#### DATA ROWS:
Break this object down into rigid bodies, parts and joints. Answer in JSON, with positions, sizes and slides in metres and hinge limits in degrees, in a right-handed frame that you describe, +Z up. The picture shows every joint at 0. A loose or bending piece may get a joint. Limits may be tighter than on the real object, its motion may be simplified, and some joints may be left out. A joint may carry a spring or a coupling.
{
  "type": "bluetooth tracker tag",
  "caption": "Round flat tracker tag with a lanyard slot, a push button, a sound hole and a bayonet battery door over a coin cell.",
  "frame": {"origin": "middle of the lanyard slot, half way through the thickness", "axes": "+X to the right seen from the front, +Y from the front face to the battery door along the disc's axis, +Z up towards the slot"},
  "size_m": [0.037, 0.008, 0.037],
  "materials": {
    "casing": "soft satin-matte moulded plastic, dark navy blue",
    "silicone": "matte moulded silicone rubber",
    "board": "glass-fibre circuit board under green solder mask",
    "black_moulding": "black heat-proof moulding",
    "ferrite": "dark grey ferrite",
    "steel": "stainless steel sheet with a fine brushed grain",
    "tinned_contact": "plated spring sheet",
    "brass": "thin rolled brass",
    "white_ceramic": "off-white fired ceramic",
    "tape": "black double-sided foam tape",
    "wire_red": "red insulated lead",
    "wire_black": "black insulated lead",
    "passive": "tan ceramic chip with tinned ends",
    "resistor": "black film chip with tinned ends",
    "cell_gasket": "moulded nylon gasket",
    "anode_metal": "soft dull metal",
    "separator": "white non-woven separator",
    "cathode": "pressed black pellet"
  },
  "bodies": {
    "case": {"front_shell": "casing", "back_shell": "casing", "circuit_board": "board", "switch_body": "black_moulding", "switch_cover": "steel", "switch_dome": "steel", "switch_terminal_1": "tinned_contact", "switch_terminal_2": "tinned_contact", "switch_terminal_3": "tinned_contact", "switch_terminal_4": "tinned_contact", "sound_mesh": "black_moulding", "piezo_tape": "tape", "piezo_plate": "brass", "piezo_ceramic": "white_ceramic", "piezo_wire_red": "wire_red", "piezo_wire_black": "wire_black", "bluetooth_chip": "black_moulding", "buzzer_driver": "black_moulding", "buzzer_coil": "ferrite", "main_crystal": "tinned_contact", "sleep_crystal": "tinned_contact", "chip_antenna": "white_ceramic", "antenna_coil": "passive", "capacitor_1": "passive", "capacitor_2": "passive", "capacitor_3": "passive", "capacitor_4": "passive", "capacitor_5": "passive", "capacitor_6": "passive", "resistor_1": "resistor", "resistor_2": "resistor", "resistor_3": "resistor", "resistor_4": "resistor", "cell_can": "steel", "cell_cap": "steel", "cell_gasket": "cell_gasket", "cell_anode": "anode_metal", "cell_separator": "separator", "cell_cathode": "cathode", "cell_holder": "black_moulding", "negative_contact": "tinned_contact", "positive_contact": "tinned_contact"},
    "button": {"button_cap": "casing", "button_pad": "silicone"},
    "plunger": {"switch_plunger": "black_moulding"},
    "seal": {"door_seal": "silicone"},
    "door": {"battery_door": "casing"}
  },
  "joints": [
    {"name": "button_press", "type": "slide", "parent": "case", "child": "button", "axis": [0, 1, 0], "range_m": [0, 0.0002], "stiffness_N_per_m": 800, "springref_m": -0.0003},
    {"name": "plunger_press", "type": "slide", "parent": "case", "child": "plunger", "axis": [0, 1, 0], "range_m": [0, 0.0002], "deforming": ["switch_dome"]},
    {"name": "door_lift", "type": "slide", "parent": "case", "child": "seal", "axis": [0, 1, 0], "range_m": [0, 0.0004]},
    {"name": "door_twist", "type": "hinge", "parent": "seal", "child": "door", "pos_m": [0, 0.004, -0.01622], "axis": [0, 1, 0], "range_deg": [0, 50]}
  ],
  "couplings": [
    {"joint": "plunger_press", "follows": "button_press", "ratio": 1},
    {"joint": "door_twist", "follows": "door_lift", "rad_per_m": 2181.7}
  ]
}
---
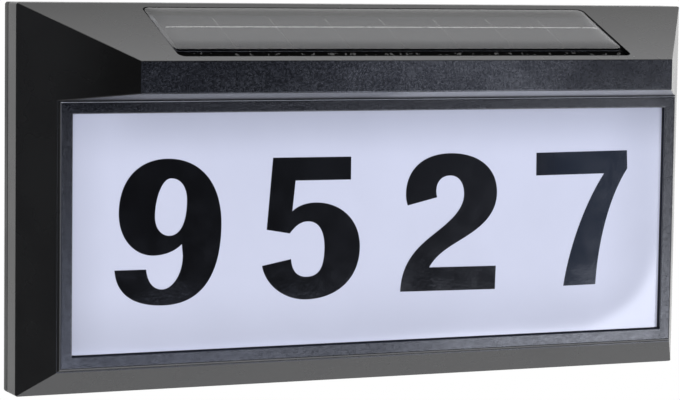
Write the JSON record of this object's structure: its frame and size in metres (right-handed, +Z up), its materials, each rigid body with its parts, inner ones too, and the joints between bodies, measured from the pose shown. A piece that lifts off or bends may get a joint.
...
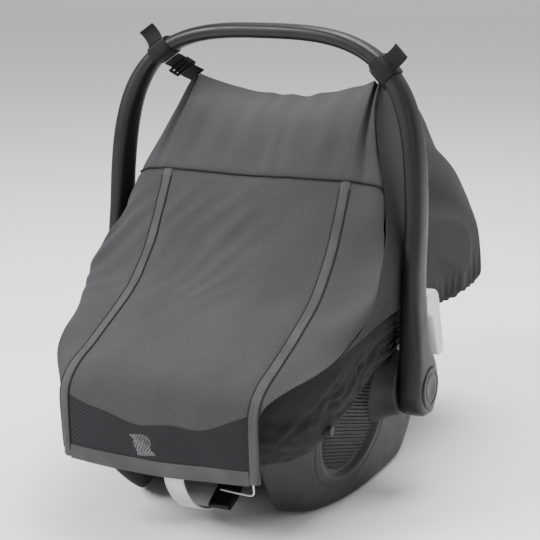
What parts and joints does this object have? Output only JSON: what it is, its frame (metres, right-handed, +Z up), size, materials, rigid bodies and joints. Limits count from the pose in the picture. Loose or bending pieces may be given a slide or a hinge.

#### EXERCISE:
Identify the lines in the entries above that contain "right", then copy them out.

#### TASK OUTPUT:
Break this object down into rigid bodies, parts and joints. Answer in JSON, with positions, sizes and slides in metres and hinge limits in degrees, in a right-handed frame that you describe, +Z up. The picture shows every joint at 0. A loose or bending piece may get a joint. Limits may be tighter than on the real object, its motion may be simplified, and some joints may be left out. A joint may carry a spring or a coupling.
  "frame": {"origin": "middle of the lanyard slot, half way through the thickness", "axes": "+X to the right seen from the front, +Y from the front face to the battery door along the disc's axis, +Z up towards the slot"},
Write the JSON record of this object's structure: its frame and size in metres (right-handed, +Z up), its materials, each rigid body with its parts, inner ones too, and the joints between bodies, measured from the pose shown. A piece that lifts off or bends may get a joint.
What parts and joints does this object have? Output only JSON: what it is, its frame (metres, right-handed, +Z up), size, materials, rigid bodies and joints. Limits count from the pose in the picture. Loose or bending pieces may be given a slide or a hinge.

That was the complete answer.